The question is, of course, would it be right?

Those of us who aren't too young (or too old) can remember the boycotts of 1980 and 1984. The United States and other countries refused to compete in Moscow in 1980 as a protest against the Soviet invasion of Afghanistan. The boycott was so severe a Scotsman (Allan Wells) won the 100 meters.

The Soviets and their allies naturally retaliated by boycotting the 1984 Games in Los Angeles, although in retrospect it seems most Eastern Bloc athletes were doped to the eyeballs, so perhaps it wasn't such a great loss after all.

Well, that's a Western cynic's view, but the reality is the only people hurt by the boycotts were the athletes, who had trained for their moment of glory and who were unlikely to get a second chance. And it wasn't the athletes who boycotted the Games; it was the governments.

And as we all know -- at least by looking at the Japanese model -- governments suck.

Of course, it's not just in the Olympics that boycotts take place. Most Arab nations avoid having sporting contacts with Israel. Israel is placed in Europe for World Cup soccer qualification matches because no other Asian Middle Eastern country wants to play it. Palestine, which effectively occupies the same bit of land, plays in Asian qualifying (and is doing very well, I might add). Also in the Middle East, Kuwait refuses to have sporting contacts with Iraq due to the latter's invasion of the former 10 years ago.

South Africa, of course, was thrown out of the world sporting arena for many years because of its apartheid policies.

But is it right?

Few would disagree with the ban on South African, at least, on the surface. But it was still a political decision and there is the argument that maintaining contacts -- with as much integrity as possible -- could have helped break down barriers rather than have reinforced them.

Perhaps touring South Africa with colored players and beating white teams would have made a small impact. There again, touring South Africa with colored players and losing to white teams would have given strength to the regime in South Africa. South Africa actually shot itself in the foot when it banned the English cricket team from bringing South African-born, colored player Basil D'Oliveira in the '60s.

South Africa obviously crossed the line, but where is that line drawn?

In South Africa's case, the policies of the government affected all walks of life, particularly sport. The rest of Africa produced some fantastic black athletes during the apartheid years (Abebe Bikila, Kip Keino), but the black South Africans never had a chance. So there was a clearcut case for a sporting boycott.

But the Soviet invasion of Afghanistan was basically a military operation that had nothing to do with sport. Obviously, it affected the Afghans and their sporting heroes (er, sorry, can't name any at the moment), but other than that, there was little to trouble the sports world.

So why the boycott? Simple, the Olympics is such a huge and prestigious event that the American government realized it was the best way to score political points over its archenemy. It was, in retrospect, entirely wrong and led to Eastern Europe's spiteful retaliation in 1984.

And if we don't boycott?

Well, Adolf Hitler thought the 1936 Olympics in Berlin would be proof positive of the superiority of the Aryan race.

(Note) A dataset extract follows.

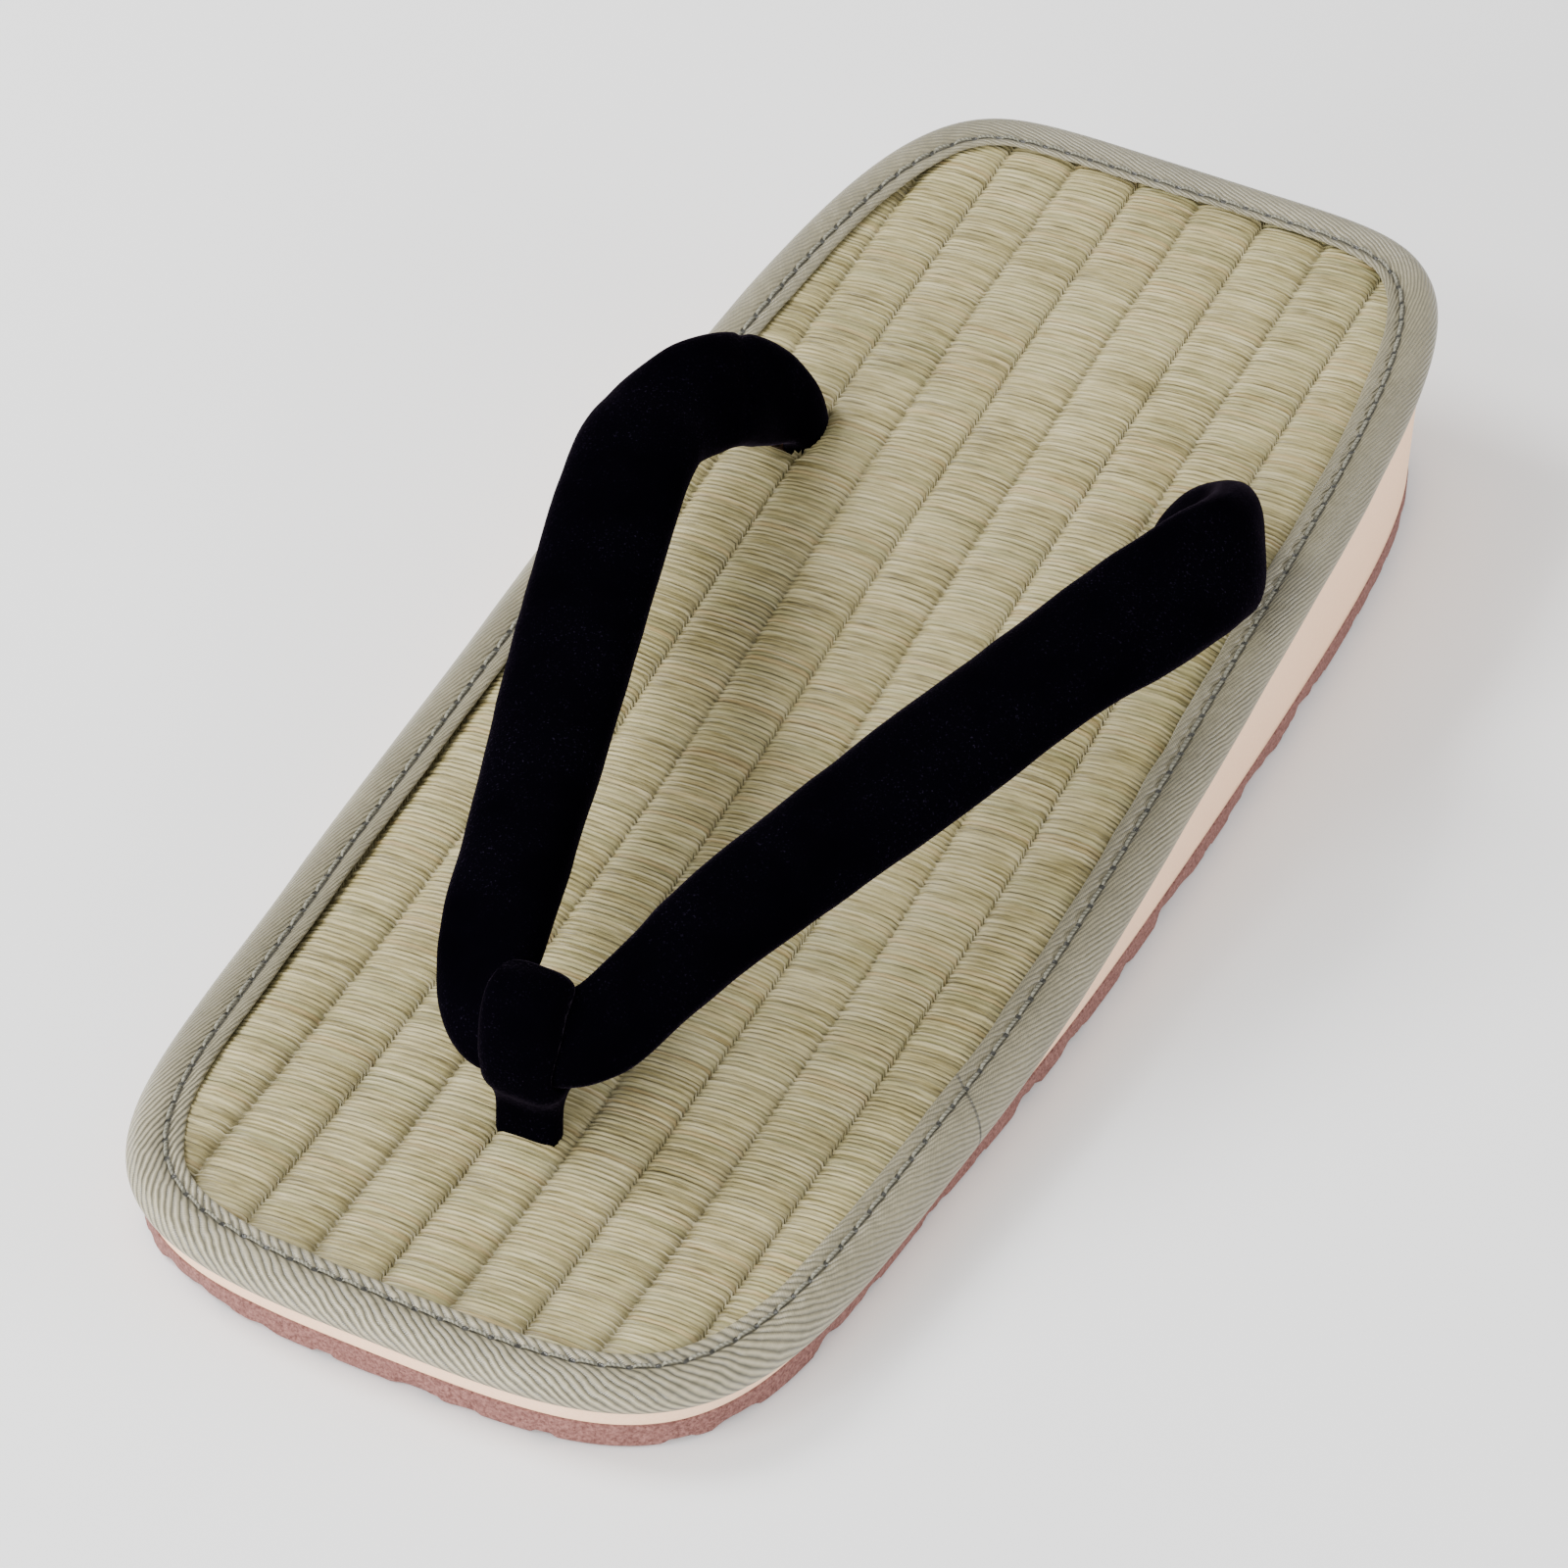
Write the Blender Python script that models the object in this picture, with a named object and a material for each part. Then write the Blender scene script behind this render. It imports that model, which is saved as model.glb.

Jesse Owens -- a black American athlete -- won four track and field medals to lay that little theory to rest and completely humiliate Hitler.

But perhaps there is a bigger point here. The significance of 1936 was not really that black athletes can do better than white athletes, it was the fact that the Olympic movement was prepared to hold the Games in an atmosphere of such tyranny.

Which takes us back to China. It's already lost one Games (2000) because of its repressive policies (using tanks to run over student protesters); now it may lose another.

Some say that if China gets the Games, it may lead to change and better human rights. That doesn't seem very realistic.

As the IOC ponders the venue for 2008, can it ignore China trampling on the rights of its own people (e.g., the crushing of protests at Tiananmen Square, the suppression of Falun Gong, the dislocation of locals to make way for Olympic venues) as well as its aggression against others (the occupation of Tibet, firing missiles near Taiwan, blaming the U.S. for the air incident when the U.S. plane was apparently flying on autopilot in international airspace)?

Hell, China's even strong-armed the IOC into calling Taiwan Chinese Taipei in the belief that it will make Taiwan appear more Chinese and less independent (how many people do you know who think Taiwan is not an independent country?).

IOC vice president is in no doubt as to what must be considered.

"I always, always have human rights as a part of my calculus for every city vying to host the Olympic Games," she declared Tuesday. "Every city. Always."

The answer to all the above, of course, is that the IOC, while trying to keep politics out of sport, has to take everything into account and come up with an answer that serves the Olympic ideal best.

Of course, with the IOC having almost less integrity than the Chinese government, there's little chance of that happening anyway.